STATED PROBLEM => Copy these lines exactly and nothing else: from the line holding "true radii. */" to the line holding "obj.data.transform(world)", both lines included.
• • •
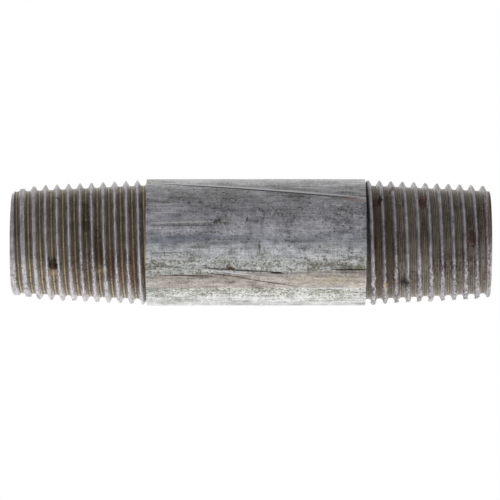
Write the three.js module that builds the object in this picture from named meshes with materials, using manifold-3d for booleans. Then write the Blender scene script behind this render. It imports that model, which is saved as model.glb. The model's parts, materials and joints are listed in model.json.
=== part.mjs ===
// Threaded pipe nipple: a short length of galvanised, welded steel pipe with a
// right-hand taper pipe thread (1/8-27) cut on both ends and a plain stretch between.
//
// Millimetres. The pipe's axis is X, +Z is up and the origin is at the middle of the
// axis. The longer thread is at the -X end. Outlines are lists of [x, radius] points.

import * as THREE from 'three';
import { ParametricGeometry } from 'three/addons/geometries/ParametricGeometry.js';
import { mergeGeometries, mergeVertices } from 'three/addons/utils/BufferGeometryUtils.js';
import Module from 'manifold-3d';

// Pipe
const NIPPLE_LENGTH = 39.1;
const STEEL_OUTSIDE = 10.29;
const STEEL_WALL = 1.73;
const ZINC_COAT = 0.055;
const SHOULDER_BREAK = 0.1; // chamfer at each end of the plain stretch
const BORE_REAM = 0.15; // chamfer at each mouth of the bore

// Inner weld seam
const SEAM_WIDTH = 0.8;
const SEAM_HEIGHT = 0.12;
const SEAM_ROOT = 0.3; // how deep the seam's solid reaches into the wall
const SEAM_TURN = THREE.MathUtils.degToRad(116); // from the top, by way of the front

// Taper pipe thread
const THREAD_PITCH = 25.4 / 27;
const THREAD_TAPER = 0.0975; // diameter lost for each millimetre towards the end
const SKIM_CUT = 0.025; // what the die takes off the bare steel's radius at the shoulder
const FLOOR_FLAT = 0.33;
const CREST_FLAT = 0.09;
const FLANK_ANGLE = THREE.MathUtils.degToRad(30); // from a plane across the axis

// The two ends. `direction` points out of the pipe, `crestFromFace` is how far inside the
// face the line along the top meets a crest, and `faceDrop` is how far the face's rim lies
// below the bare steel. The rim is rounded up to the lead cone over `rimLength`.
const LEFT_END = {
  direction: -1,
  threadLength: 11.02,
  crestFromFace: 0.829,
  faceDrop: 1.125,
  rimLength: 0.3,
  rimRise: 0.245,
  leadAngle: THREE.MathUtils.degToRad(12.2),
};
const RIGHT_END = {
  direction: 1,
  threadLength: 10.2,
  crestFromFace: 0.557,
  faceDrop: 0.795,
  rimLength: 0.1,
  rimRise: 0.15,
  leadAngle: THREE.MathUtils.degToRad(19),
};

// Solids that are joined or cut reach past each other by this much.
const OVERREACH = 0.15;

// Facets
const SEGMENTS_ROUND = 32;

const FACET_TURN = (2 * Math.PI) / SEGMENTS_ROUND;
const STEEL_RADIUS = STEEL_OUTSIDE / 2;
const PIPE_RADIUS = STEEL_RADIUS + ZINC_COAT;
const BORE_RADIUS = STEEL_RADIUS - STEEL_WALL - ZINC_COAT;
const CREST_RADIUS_AT_SHOULDER = STEEL_RADIUS - SKIM_CUT;
const FLANK_RUN = (THREAD_PITCH - FLOOR_FLAT - CREST_FLAT) / 2;
const THREAD_DEPTH = FLANK_RUN / Math.tan(FLANK_ANGLE);

const wasm = await Module();
wasm.setup();

/** Merges the vertices that the faces of a geometry share, at the same place. */
function welded(geometry) {
  const bare = geometry.clone();
  bare.deleteAttribute('normal');
  bare.deleteAttribute('uv');
  return mergeVertices(bare, 1e-4);
}

/** Turns a closed three.js geometry into a solid that can be joined and cut. */
function solidOf(geometry) {
  const merged = welded(geometry);
  return new wasm.Manifold(
    new wasm.Mesh({
      numProp: 3,
      vertProperties: new Float32Array(merged.attributes.position.array),
      triVerts: new Uint32Array(merged.index.array),
    }),
  );
}

/** Turns a solid back into a three.js geometry. */
function geometryOf(solid) {
  const mesh = solid.getMesh();
  const geometry = new THREE.BufferGeometry();
  geometry.setAttribute('position', new THREE.BufferAttribute(mesh.vertProperties, 3));
  geometry.setIndex(new THREE.BufferAttribute(mesh.triVerts, 1));
  geometry.computeVertexNormals();
  return geometry;
}

/** Turns a closed outline about the X axis. */
function turned(outline) {
  const points = outline.map(([x, radius]) => new THREE.Vector2(radius, x));
  points.push(points[0].clone());
  const geometry = new THREE.LatheGeometry(points, SEGMENTS_ROUND, FACET_TURN / 2);
  return geometry.rotateZ(-Math.PI / 2);
}

/** X of an end's flat face. */
function faceX(end) {
  return (end.direction * NIPPLE_LENGTH) / 2;
}

/** X of the plane where an end's thread stops against the plain stretch. */
function shoulderX(end) {
  return faceX(end) - end.direction * end.threadLength;
}

/** Crest radius of an end's thread at x, before its lead cone is cut. */
function crestRadius(end, x) {
  const out = end.direction * (x - shoulderX(end));
  return CREST_RADIUS_AT_SHOULDER - (out * THREAD_TAPER) / 2;
}

/** Radius of the floor of an end's thread groove at x. */
function floorRadius(end, x) {
  return crestRadius(end, x) - THREAD_DEPTH;
}

/** The plain stretch with its shoulders, and a core under both threads. */
function body() {
  const half = (end) => {
    const beyond = faceX(end) + end.direction * OVERREACH;
    return [
      [beyond, BORE_RADIUS - OVERREACH],
      [beyond, floorRadius(end, beyond) - OVERREACH],
      [shoulderX(end), floorRadius(end, shoulderX(end)) - OVERREACH],
      [shoulderX(end), PIPE_RADIUS - SHOULDER_BREAK],
      [shoulderX(end) - end.direction * SHOULDER_BREAK, PIPE_RADIUS],
    ];
  };
  return solidOf(turned([...half(LEFT_END), ...half(RIGHT_END).reverse()]));
}

/** Everything inside the two faces, the lead cones and the rims, and outside the bore. */
function envelope() {
  const clear = PIPE_RADIUS + OVERREACH;
  const half = (end) => {
    const faceRadius = STEEL_RADIUS - end.faceDrop;
    const rimRadius = faceRadius + end.rimRise;
    const leadLength = (clear - rimRadius) / Math.tan(end.leadAngle);
    const inwards = (along) => faceX(end) - end.direction * along;
    return [
      [inwards(BORE_REAM), BORE_RADIUS],
      [faceX(end), BORE_RADIUS + BORE_REAM],
      [faceX(end), faceRadius],
      [inwards(end.rimLength), rimRadius],
      [inwards(end.rimLength + leadLength), clear],
    ];
  };
  return solidOf(turned([...half(LEFT_END), ...half(RIGHT_END).reverse()]));
}

/**
 * Winds a strip of whole thread pitches once round the pipe while it climbs one pitch,
 * so that its start meets its end one pitch further on. The strip's `inner` and `outer`
 * outlines hold their points in the order of x, `pitchPoints` of them to each pitch.
 */
function wound(end, inner, outer, pitchPoints) {
  const outline = [...inner, ...outer.toReversed(), inner[0]];
  const startTurn = FACET_TURN / 2;
  const drop = (end.direction * THREAD_TAPER * THREAD_PITCH) / 2;
  const place = (share, turns, point) => {
    const [x, radius] = outline[Math.round(share * (outline.length - 1))];
    const angle = startTurn + turns * 2 * Math.PI;
    const reach = radius - turns * drop;
    point.set(x + turns * THREAD_PITCH, -reach * Math.sin(angle), reach * Math.cos(angle));
  };
  const skin = new ParametricGeometry(place, outline.length - 1, SEGMENTS_ROUND);
  const flat = (points) =>
    new THREE.ShapeGeometry(new THREE.Shape(points.map(([x, radius]) => new THREE.Vector2(x, radius))))
      .rotateX(Math.PI / 2 + startTurn);
  const startCap = flat([...outer.slice(0, pitchPoints + 1), inner[1], inner[0]]);
  startCap.index.array.reverse();
  const lastPitch = [...outer.slice(-pitchPoints - 1), inner.at(-1), inner.at(-2)];
  const endCap = flat(lastPitch.map(([x, radius]) => [x + THREAD_PITCH, radius - drop]));
  return mergeGeometries([skin, startCap, endCap].map(welded));
}

/** The space of one end's thread, from just under the shoulder to past the face. */
function threadZone(end) {
  const under = shoulderX(end) - end.direction * OVERREACH;
  const beyond = faceX(end) + end.direction * THREAD_PITCH;
  const across = 4 * PIPE_RADIUS;
  const zone = new THREE.BoxGeometry(Math.abs(beyond - under), across, across);
  return solidOf(zone.translate((beyond + under) / 2, 0, 0));
}

/** The helical ridge of one end's thread. */
function thread(end) {
  const startTurns = FACET_TURN / (4 * Math.PI);
  const crestAtStart =
    faceX(end) - end.direction * end.crestFromFace + startTurns * THREAD_PITCH;
  const low = Math.min(faceX(end), shoulderX(end)) - 2 * THREAD_PITCH;
  const high = Math.max(faceX(end), shoulderX(end)) + THREAD_PITCH;
  const first = Math.ceil((low - crestAtStart) / THREAD_PITCH);
  const last = Math.floor((high - crestAtStart) / THREAD_PITCH);
  const inner = [];
  const outer = [];
  for (let pitch = first; pitch <= last; pitch += 1) {
    const crest = crestAtStart + pitch * THREAD_PITCH;
    const start = crest - CREST_FLAT / 2 - FLANK_RUN;
    inner.push([start, floorRadius(end, start) - 2 * OVERREACH]);
    outer.push([start, floorRadius(end, start)]);
    if (pitch === last) break;
    for (const side of [-1, 1]) {
      const edge = crest + (side * CREST_FLAT) / 2;
      outer.push([edge, crestRadius(end, edge)]);
    }
    const foot = crest + CREST_FLAT / 2 + FLANK_RUN;
    outer.push([foot, floorRadius(end, foot)]);
  }
  return solidOf(wound(end, inner, outer, 4)).intersect(threadZone(end));
}

/** The low weld seam along the bore, rooted in the wall. */
function weldSeam() {
  const half = SEAM_WIDTH / 2;
  const wallAtEdge = Math.sqrt(BORE_RADIUS ** 2 - half ** 2);
  const section = new THREE.Shape();
  section.moveTo(-half, BORE_RADIUS + SEAM_ROOT);
  section.lineTo(-half, wallAtEdge);
  section.quadraticCurveTo(0, wallAtEdge - 2 * SEAM_HEIGHT, half, wallAtEdge);
  section.lineTo(half, BORE_RADIUS + SEAM_ROOT);
  const length = NIPPLE_LENGTH - 2 * BORE_REAM;
  const seam = new THREE.ExtrudeGeometry(section, {
    depth: length,
    bevelEnabled: false,
    curveSegments: 4,
  });
  seam.translate(0, 0, -length / 2);
  seam.rotateY(Math.PI / 2).rotateX(Math.PI / 2);
  seam.rotateX(SEAM_TURN);
  return solidOf(seam);
}

/** The finished nipple. Its facets' flats, not their corners, lie on the true radii. */
function pipeNipple() {
  const solid = body()
    .add(thread(LEFT_END))
    .add(thread(RIGHT_END))
    .intersect(envelope())
    .add(weldSeam());
  const cornerReach = 1 / Math.cos(FACET_TURN / 2);
  const geometry = geometryOf(solid).scale(1, cornerReach, cornerReach);
  const zinc = new THREE.MeshStandardMaterial({
    color: 0x9b9da0,
    roughness: 0.48,
    metalness: 0.85,
  });
  const mesh = new THREE.Mesh(geometry, zinc);
  mesh.name = 'pipe_nipple';
  return mesh;
}

const nipple = new THREE.Group();
nipple.add(pipeNipple());

export default nipple;
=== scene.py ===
"""Threaded pipe nipple of galvanised steel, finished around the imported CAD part.

Everything is in metres in the CAD's own frame: the pipe's axis is X, +Z is up and
the origin is at the middle of the axis. Angles round the pipe are "turns": they
start at the top and go by way of the front (-Y).
"""

from __future__ import annotations

import json
import logging
import math
from contextlib import contextmanager
from dataclasses import dataclass, field
from enum import Enum
from typing import Callable, Iterator

import bmesh
import bpy
import numpy as np
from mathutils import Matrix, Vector, noise

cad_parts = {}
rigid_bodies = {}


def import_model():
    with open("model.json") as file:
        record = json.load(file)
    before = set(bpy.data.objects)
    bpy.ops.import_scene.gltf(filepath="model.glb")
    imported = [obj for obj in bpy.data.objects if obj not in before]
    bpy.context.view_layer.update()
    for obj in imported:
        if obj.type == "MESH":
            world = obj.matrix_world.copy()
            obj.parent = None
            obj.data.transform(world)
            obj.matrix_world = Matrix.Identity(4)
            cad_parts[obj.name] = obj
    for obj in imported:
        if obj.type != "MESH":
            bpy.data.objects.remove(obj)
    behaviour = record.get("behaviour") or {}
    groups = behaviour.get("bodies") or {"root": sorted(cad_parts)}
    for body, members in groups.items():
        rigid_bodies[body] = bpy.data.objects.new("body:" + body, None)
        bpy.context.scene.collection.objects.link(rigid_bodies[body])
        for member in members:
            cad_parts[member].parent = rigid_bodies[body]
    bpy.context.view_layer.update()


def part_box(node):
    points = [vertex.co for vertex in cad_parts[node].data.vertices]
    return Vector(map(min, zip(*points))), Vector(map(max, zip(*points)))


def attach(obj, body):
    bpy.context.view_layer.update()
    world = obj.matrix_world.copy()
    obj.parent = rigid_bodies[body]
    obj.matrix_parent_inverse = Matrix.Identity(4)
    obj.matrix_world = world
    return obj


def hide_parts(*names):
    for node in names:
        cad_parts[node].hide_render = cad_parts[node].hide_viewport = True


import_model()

log = logging.getLogger("pipe_nipple")

MM = 0.001
NODE = "pipe_nipple"
NIPPLE_LOW, NIPPLE_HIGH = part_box(NODE)
SKIN_RADIUS = (NIPPLE_HIGH[2] - NIPPLE_LOW[2]) / 2
SEGMENTS_ROUND = 192
BAKE_MAP = "OFBake"
WHOLE_TURN = 2 * math.pi

# How near to a plane counts as on it
ON_PLANE = 3e-3 * MM

Colour = tuple[float, float, float]
Point = tuple[float, float]
Points = list[Point]
Socket = bpy.types.NodeSocket


class EndSide(Enum):
    """The two ends of the nipple, by the direction that they point in along X."""

    LONG = -1
    SHORT = 1


class Zone(Enum):
    """Where on the pipe a face lies; the last four are the flat rings across it."""

    OUTSIDE = 0
    BORE = 1
    LONG_FACE = 2
    LONG_SHOULDER = 3
    SHORT_SHOULDER = 4
    SHORT_FACE = 5


# ---------------------------------------------------------------- editing helpers


def deselect_everything() -> None:
    """Leaves no object selected or active."""
    for obj in bpy.context.view_layer.objects:
        obj.select_set(False)
    bpy.context.view_layer.objects.active = None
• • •
ANSWER BELOW =>
/** The finished nipple. Its facets' flats, not their corners, lie on the true radii. */
function pipeNipple() {
  const solid = body()
    .add(thread(LEFT_END))
    .add(thread(RIGHT_END))
    .intersect(envelope())
    .add(weldSeam());
  const cornerReach = 1 / Math.cos(FACET_TURN / 2);
  const geometry = geometryOf(solid).scale(1, cornerReach, cornerReach);
  const zinc = new THREE.MeshStandardMaterial({
    color: 0x9b9da0,
    roughness: 0.48,
    metalness: 0.85,
  });
  const mesh = new THREE.Mesh(geometry, zinc);
  mesh.name = 'pipe_nipple';
  return mesh;
}

const nipple = new THREE.Group();
nipple.add(pipeNipple());

export default nipple;
=== scene.py ===
"""Threaded pipe nipple of galvanised steel, finished around the imported CAD part.

Everything is in metres in the CAD's own frame: the pipe's axis is X, +Z is up and
the origin is at the middle of the axis. Angles round the pipe are "turns": they
start at the top and go by way of the front (-Y).
"""

from __future__ import annotations

import json
import logging
import math
from contextlib import contextmanager
from dataclasses import dataclass, field
from enum import Enum
from typing import Callable, Iterator

import bmesh
import bpy
import numpy as np
from mathutils import Matrix, Vector, noise

cad_parts = {}
rigid_bodies = {}


def import_model():
    with open("model.json") as file:
        record = json.load(file)
    before = set(bpy.data.objects)
    bpy.ops.import_scene.gltf(filepath="model.glb")
    imported = [obj for obj in bpy.data.objects if obj not in before]
    bpy.context.view_layer.update()
    for obj in imported:
        if obj.type == "MESH":
            world = obj.matrix_world.copy()
            obj.parent = None
            obj.data.transform(world)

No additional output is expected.